À attendre que la personne demande,
plutôt que de devancer. »
Cette façon d’agir exige une formation continue,
mais surtout une culture partagée.
Chaque semaine, les équipes se réunissent pour échanger sur leurs pratiques :
quand aider ? quand attendre ? comment équilibrer sécurité et liberté ?
Cette réflexion collective irrigue tout le fonctionnement de
l’EAM Les IV Seigneurs
.
Elle inscrit
l’autodétermination
au cœur du projet d’accompagnement,
non comme une méthode, mais comme une éthique.

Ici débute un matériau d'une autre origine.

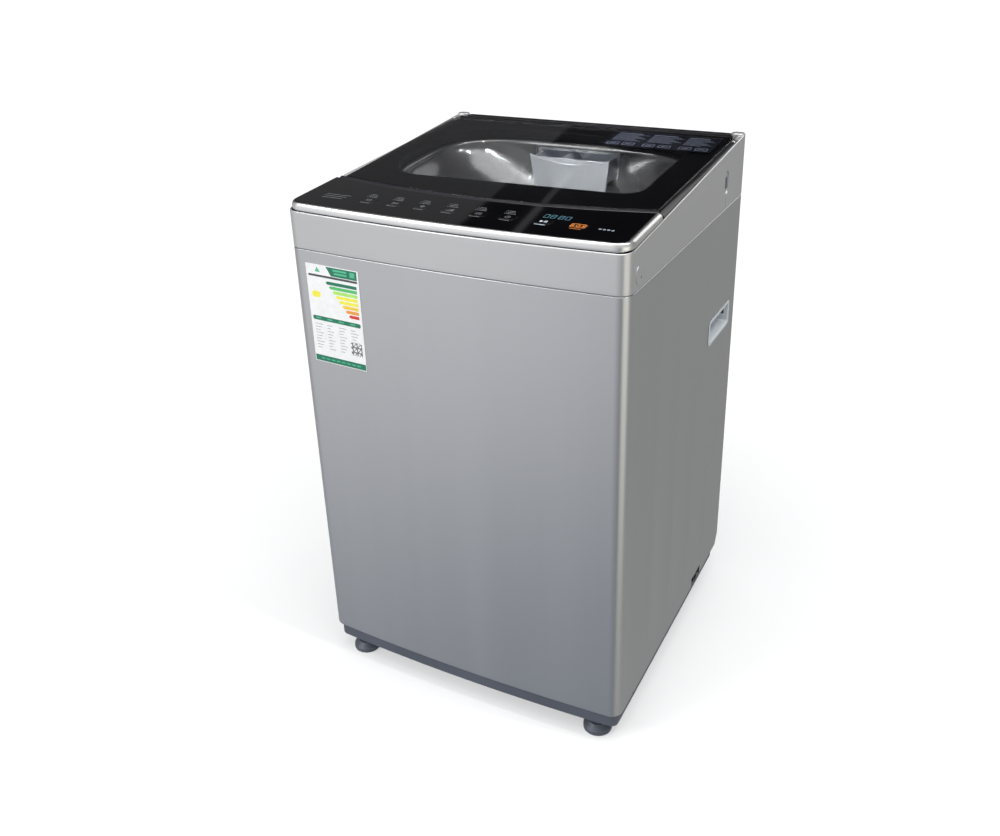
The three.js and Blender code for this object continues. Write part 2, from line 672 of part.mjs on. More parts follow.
// ---------------------------------------------------------------- tub, basket and pulsator
function outerTub() {
  const wall = 2.6;
  const vessel = turned([
    [16, TUB_BOTTOM - 10], [52, TUB_BOTTOM - 10], [58, TUB_BOTTOM], [TUB_R - 14, TUB_BOTTOM],
    [TUB_R, TUB_BOTTOM + 14], [TUB_R, TUB_TOP], [TUB_R - wall, TUB_TOP],
    [TUB_R - wall, TUB_BOTTOM + 15], [TUB_R - 15, TUB_BOTTOM + 4], [16, TUB_BOTTOM + 4],
  ], 36);
  const arms = [-1, 1].flatMap((sx) => [-1, 1].map((sy) => {
    const angle = Math.atan2(sy * ROD_Y, sx * ROD_X);
    const arm = solid(
      new THREE.BoxGeometry(100, 34, 10).translate(285, 0, 0).rotateZ(angle).translate(0, 0, BRACKET_Z + 5),
    );
    const bore = post(sx * ROD_X, sy * ROD_Y, BRACKET_Z - 1, BRACKET_Z + 11, ROD_R + 3, ROD_R + 3, 14);
    return arm.subtract(bore);
  }));
  const inside = post(0, 0, TUB_BOTTOM + 16, TUB_TOP, TUB_R - wall, TUB_R - wall, 36);
  const drainHole = post(DRAIN_X, DRAIN_Y, TUB_BOTTOM - 5, TUB_BOTTOM + 10, 17, 17, 16);
  return cut(join(vessel, ...arms.map((arm) => arm.subtract(inside))), drainHole);
}

const tubRing = () => turned([
  [TUB_R + GAP, TUB_TOP - 12], [TUB_R + 3, TUB_TOP - 12], [TUB_R + 3, TUB_TOP + 4], [204, TUB_TOP + 8],
  [199, TUB_TOP + 22], [196, TUB_TOP + 22], [196, TUB_TOP + 5], [TUB_R + GAP, TUB_TOP + 1],
], 36);

const washBasket = () => turned([
  [BASKET_R - 4, BASKET_BOTTOM], [BASKET_R, BASKET_BOTTOM + 4], [BASKET_R, BASKET_TOP],
  [BASKET_R - 1.4, BASKET_TOP], [BASKET_R - 1.4, BASKET_BOTTOM + 5], [BASKET_R - 5, BASKET_BOTTOM + 1.4],
  [BASKET_R - 26, BASKET_BOTTOM + 1.4], [BASKET_R - 26, BASKET_BOTTOM],
], 36);

const basketBase = () => turned([
  [15.5, 172], [40, 172], [44, 180], [BASKET_R - 4, 180], [BASKET_R - 4, BASKET_BOTTOM - GAP],
  [BASKET_R - 30, BASKET_BOTTOM - GAP], [BASKET_R - 32, 184], [15.5, 184],
]);

const balanceRing = () => turned([
  [BASKET_R + GAP, BASKET_TOP - 14], [BASKET_R + 4, BASKET_TOP - 14], [BASKET_R + 4, BASKET_TOP + 30],
  [BASKET_R, BASKET_TOP + 36], [192, BASKET_TOP + 36], [186, BASKET_TOP + 28], [186, BASKET_TOP - 8],
  [189, BASKET_TOP - 8], [189, BASKET_TOP + 26], [194, BASKET_TOP + 32], [BASKET_R - 4, BASKET_TOP + 32],
  [BASKET_R - 4, BASKET_TOP + GAP], [BASKET_R + GAP, BASKET_TOP + GAP],
], 36);

function pulsator() {
  const dish = turned([
    [SHAFT_R + GAP, 192], [PULSATOR_R - 8, 192], [PULSATOR_R, 197], [PULSATOR_R, 203], [PULSATOR_R - 10, 206],
    [110, 199], [52, 205], [38, 222], [SHAFT_R + GAP, 224],
  ]);
  const vanes = Array.from({ length: 6 }, (_, i) => {
    const vane = new THREE.CylinderGeometry(5, 11, 118, 6).rotateZ(Math.PI / 2).translate(98, 0, 0);
    return solid(vane.scale(1, 1, 1.5).rotateZ((i * Math.PI) / 3).translate(0, 0, 203));
  });
  const below = post(0, 0, 150, 192, 200, 200, 12);
  const bore = post(0, 0, 150, 260, SHAFT_R + GAP, SHAFT_R + GAP, 16);
  return cut(join(dish, ...vanes), below, bore);
}

const pulsatorCap = () => turned([[0, 224 + GAP], [30, 224 + GAP], [34, 229], [24, 236], [0, 239]], 24);
const washShaft = () => post(0, 0, PULLEY_Z + PULLEY_H + 1, 223, SHAFT_R, SHAFT_R, 16);
const spinShaft = () => turned([[9, 120], [14.5, 120], [14.5, 188], [9, 188]], 20);

// Lint filter cartridge on the basket wall; it pulls out toward the middle.
function lintFilter(s) {
  const frame = box(186, 208, -34, 34, 470, 620);
  const pocket = box(190, 212, -29, 29, 477, 600);
  const body = frame.subtract(pocket);
  const bars = [497, 519, 541, 563, 585].map((z) => box(187, 190.5, -30, 30, z, z + 3));
  const slots = [-18, 0, 18].map((y) => box(180, 191, y - 6, y + 6, 484, 594));
  const filter = join(cut(body, ...slots), ...bars);
  return s > 0 ? filter : filter.rotate([0, 0, 180]);
}

place('outer_tub', outerTub(), PALE_PLASTIC);
place('tub_ring', tubRing(), PALE_PLASTIC);
place('wash_basket', washBasket(), STAINLESS);
place('basket_base', basketBase(), PALE_PLASTIC);
place('balance_ring', balanceRing(), PALE_PLASTIC);
place('pulsator', pulsator(), PALE_PLASTIC);
place('pulsator_cap', pulsatorCap(), BRIGHT_TRIM);
place('wash_shaft', washShaft(), STAINLESS);
place('spin_shaft', spinShaft(), STAINLESS);
place('lint_filter_left', lintFilter(-1), PALE_PLASTIC);
place('lint_filter_right', lintFilter(1), PALE_PLASTIC);

// ---------------------------------------------------------------- drive
function driveMount() {
  const shape = new THREE.Shape();
  const lean = Math.atan2(MOTOR_Y, MOTOR_X);
  shape.absarc(0, 0, 78, lean + Math.PI / 2, lean + 1.5 * Math.PI);
  shape.absarc(MOTOR_X, MOTOR_Y, 60, lean - Math.PI / 2, lean + Math.PI / 2);
  return prism(shape, 145, 149).subtract(post(0, 0, 140, 152, 16, 16, 20));
}

const gearbox = () => turned([
  [10, 92], [44, 92], [48, 98], [48, 136], [36, 144.6], [15.2, 144.6], [15.2, 118], [10, 118],
], 28);

const grooved = (r, bore, sides) => turned([
  [bore, PULLEY_Z], [r, PULLEY_Z], [r - 5, PULLEY_Z + 4], [r - 5, PULLEY_Z + 10], [r, PULLEY_Z + PULLEY_H],
  [bore, PULLEY_Z + PULLEY_H],
], sides);

function motor() {
  return join(
    post(MOTOR_X, MOTOR_Y, 92, 144.6, MOTOR_R, MOTOR_R, 28),
    post(MOTOR_X, MOTOR_Y, 88, 93, 22, 30, 20),
  );
}

const motorPulley = () => grooved(MOTOR_PULLEY_R, 5, 20).translate([MOTOR_X, MOTOR_Y, 0]);

function belt() {
  const distance = Math.hypot(MOTOR_X, MOTOR_Y);
  const lean = Math.atan2(MOTOR_Y, MOTOR_X);
  const wrap = Math.acos((PULLEY_R - MOTOR_PULLEY_R) / distance);
  const loop = (grow) => {
    const shape = new THREE.Shape();
    shape.absarc(0, 0, PULLEY_R - 5 + grow, lean + wrap, lean - wrap + 2 * Math.PI);
    shape.absarc(MOTOR_X, MOTOR_Y, MOTOR_PULLEY_R - 5 + grow, lean - wrap, lean + wrap);
    return shape;
  };
  return cut(
    prism(loop(4.2), PULLEY_Z + 4.6, PULLEY_Z + 9.4, 14),
    prism(loop(GAP + 0.4), PULLEY_Z, PULLEY_Z + 20, 14),
  );
}

const drainValve = () => join(
  post(DRAIN_X, DRAIN_Y, 118, TUB_BOTTOM - GAP, 22),
  bar(DRAIN_X, DRAIN_X + 48, DRAIN_Y, 132, 12),
  box(DRAIN_X - 36, DRAIN_X - 12, DRAIN_Y - 16, DRAIN_Y + 16, 122, 150),
);

const drainOutlet = () => join(
  bar(222, 268, OUTLET_Y, OUTLET_Z, 8),
  box(226, 232, OUTLET_Y - 19, OUTLET_Y + 19, 50, 79),
  bar(266, HALF - 1, OUTLET_Y, OUTLET_Z, 10),
).subtract(bar(221, HALF + 1, OUTLET_Y, OUTLET_Z, 5.5));

const capacitor = () => join(
  post(-195, 250, 105, 180, 15, 15, 18),
  box(-214, -176, 264.6, 267, 110, 175),
  box(-201, -189, 252, 266, 130, 150),
);

place('drive_mount', driveMount(), GALVANISED);
place('gearbox', gearbox(), ALUMINIUM);
place('drive_pulley', grooved(PULLEY_R, SHAFT_R + GAP, 40), ALUMINIUM);
place('motor', motor(), GALVANISED);
place('motor_pulley', motorPulley(), ALUMINIUM);
place('drive_belt', belt(), RUBBER);
place('drain_valve', drainValve(), DARK_PLASTIC);
place('drain_outlet', drainOutlet(), BLACK_PLASTIC);
place('capacitor', capacitor(), ALUMINIUM);

export default machine;
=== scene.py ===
"""The looks of a top load washing machine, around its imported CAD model.

Lengths in this script are millimetres in the model's frame: +X right, -Y front, +Z up, floor at 0.
"""
import json
import math

import bmesh
import bpy
from mathutils import Matrix, Vector

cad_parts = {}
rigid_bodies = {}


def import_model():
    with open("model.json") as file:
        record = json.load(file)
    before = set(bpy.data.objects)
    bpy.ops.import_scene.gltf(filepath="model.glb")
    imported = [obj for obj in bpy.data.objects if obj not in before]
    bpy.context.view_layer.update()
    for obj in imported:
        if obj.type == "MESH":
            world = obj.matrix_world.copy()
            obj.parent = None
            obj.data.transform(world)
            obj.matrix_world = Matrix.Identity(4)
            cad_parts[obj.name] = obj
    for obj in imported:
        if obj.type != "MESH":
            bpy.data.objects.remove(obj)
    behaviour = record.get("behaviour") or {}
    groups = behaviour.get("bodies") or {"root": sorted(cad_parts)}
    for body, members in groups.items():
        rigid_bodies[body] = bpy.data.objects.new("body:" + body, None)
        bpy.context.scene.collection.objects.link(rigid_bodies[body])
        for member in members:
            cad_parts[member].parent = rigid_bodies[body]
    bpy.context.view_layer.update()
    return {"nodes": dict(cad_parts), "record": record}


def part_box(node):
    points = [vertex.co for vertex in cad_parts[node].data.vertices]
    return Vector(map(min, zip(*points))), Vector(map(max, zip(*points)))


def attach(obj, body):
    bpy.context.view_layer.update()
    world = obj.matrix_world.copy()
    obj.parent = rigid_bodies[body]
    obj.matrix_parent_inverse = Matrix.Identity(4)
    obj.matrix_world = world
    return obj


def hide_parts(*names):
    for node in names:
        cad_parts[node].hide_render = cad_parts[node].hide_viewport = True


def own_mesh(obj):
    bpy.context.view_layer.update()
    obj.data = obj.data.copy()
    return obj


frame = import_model()
nodes = frame["nodes"]
scene = bpy.context.scene
MM = 0.001


def box_of(node):
    """Lowest and highest corners of a CAD node, in millimetres."""
    low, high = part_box(node)
    return low / MM, high / MM


def middle_of(node):
    """The middle of a CAD node in plan, its lowest and highest points, and its radius."""
    low, high = box_of(node)
    return (low.x + high.x) / 2, (low.y + high.y) / 2, low.z, high.z, (high.x - low.x) / 2


def body_of(node):
    """The body that a CAD node moves with."""
    return nodes[node].parent.name.removeprefix("body:")


# ---------------------------------------------------------------- sizes, from the frame
GAP = 0.3
shell_low, shell_high = box_of("cabinet_shell")
HALF = shell_high.x
BACK = shell_high.y
BOW = 8.0
FRONT = shell_low.y + BOW
CORNER = 20.0
REAR_CORNER = 8.0
PANEL_BOTTOM = shell_low.z
SEAM = shell_high.z + GAP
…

Une éthique du « faire avec »
Ce principe, simple en apparence, change tout.
« Faire avec », c’est co-construire.
C’est accepter que la décision se discute,
que le rythme du résident prime sur celui de l’organisation.
C’est aussi une école d’humilité pour les professionnels.
À
l’EAM Les IV Seigneurs
,
on parle peu de « prise en charge » :
on préfère évoquer le soutien à la personne.
Le lien devient central,
la relation humaine prend le pas sur la logique de procédure.
On n’enseigne pas l’autonomie : on l’accompagne,
on la rend possible.
Le droit au risque, une citoyenneté affirmée
Accepter qu’une personne puisse faire une erreur,
c’est lui reconnaître sa pleine citoyenneté.
À
l’EAM Les IV Seigneurs
,
le « droit au risque » est une composante essentielle du parcours de vie.
Il ne s’agit pas de mettre en danger,
mais de permettre d’expérimenter,
d’essayer, de rater, de recommencer.
Cette approche, audacieuse et bienveillante,
fait du lieu un espace d’émancipation.
On y apprend à être autonome comme on apprend à marcher :
pas à pas, soutenu, encouragé, libre.